First thing would be replace the 'book capacitor' with a proper tuning gang. Secondly, the regeneration control needs to be improved. Maybe a high quality pot would reduce the critical adjustment, but it wouldn't fix the backlash. The best way would be to control the screen voltage of the 1K2. The 10K pot would have to be replaced with something like 100 - 500K, used as a voltage divider across the 45V supply to feed the detector screen grid.  Quite a few PCB tracks would have to be cut and joined to accommodate the changes.

For the audio stages, higher output will be obtained if the output valve is wired as a pentode. As it happens, the Version 2 circuit has made this improvement.
A larger speaker transformer should be used, but to find one with a 10K primary that fits under the chassis is the awkward part here. And finally, to the headphone driver, a proper miniature speaker may provide an improvement. Jacking up the HT would help too, but the problem is where to fit the extra 9V batteries.

Pentode connection for the output valve. Note track cut at pin 4 and short blue wire added.

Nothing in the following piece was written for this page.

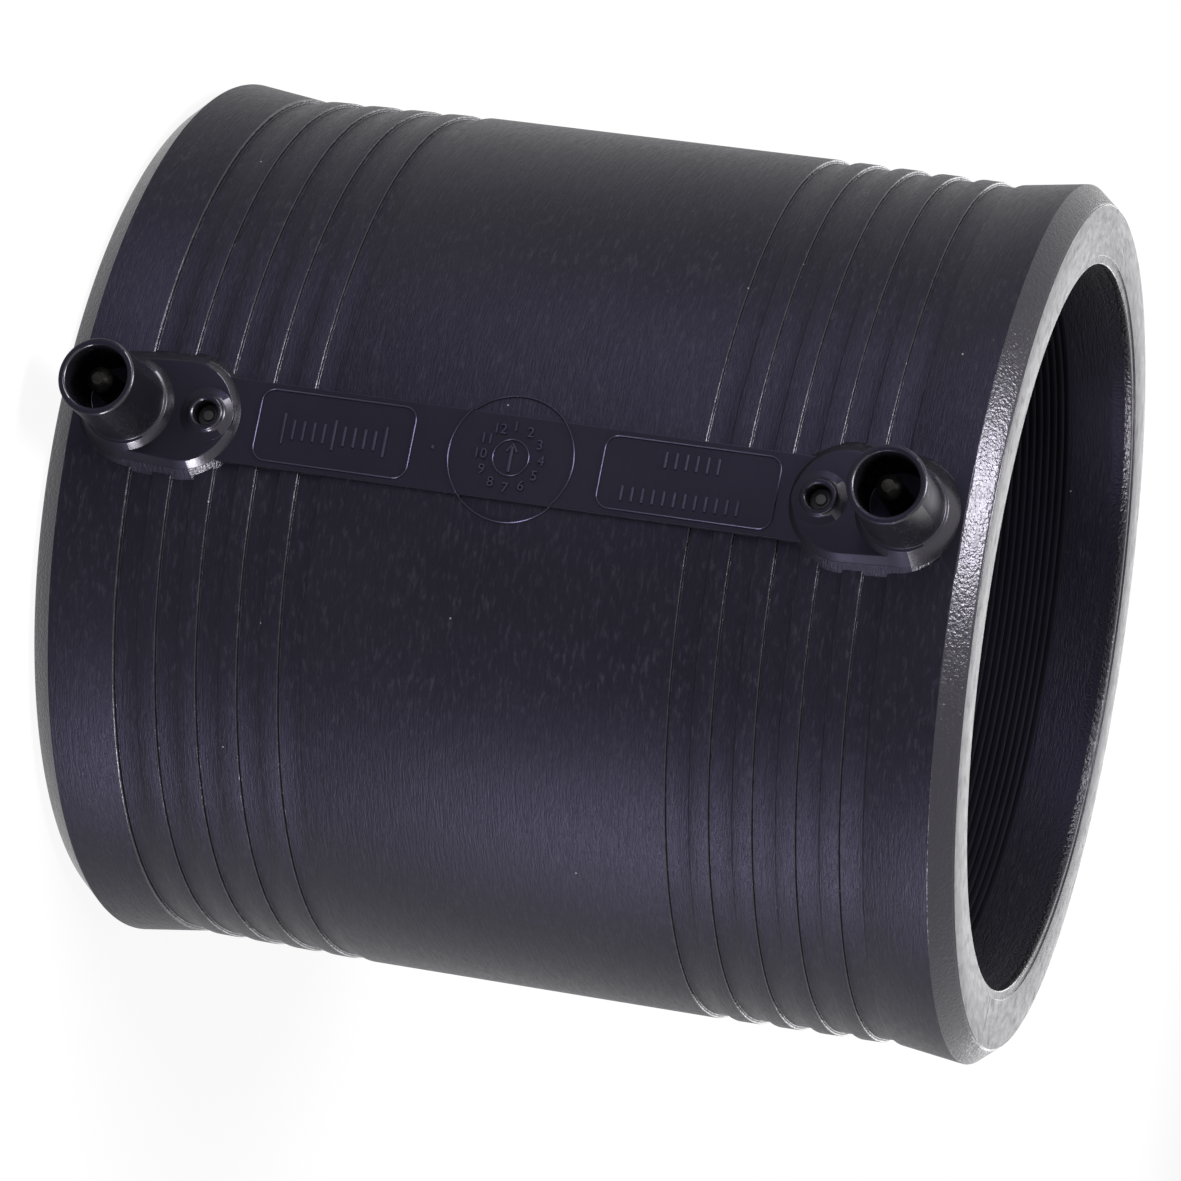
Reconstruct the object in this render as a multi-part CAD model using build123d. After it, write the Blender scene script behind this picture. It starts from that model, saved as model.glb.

To connect the output valve as a pentode (Version 1), cut the track to pin 4, and then connect pin 4 to the 45V supply. Note the short blue wire in the photo above.
A further increase of gain would be obtained by connecting the 1B2 as a pentode. I have not yet tried this, but if you wish to experiment, cut the track between pin 4 and 5 so that pin 4 is completely isolated. Next, connect a 0.1uF capacitor from pin 4 to earth (you can use pin 7 for this). Finally, connect a resistor of 1M between pin 4 and the 45V supply. This resistor might not be an optimum value, so there is room for experimentation. I would expect best results to be somewhere between 390k and 2.2M.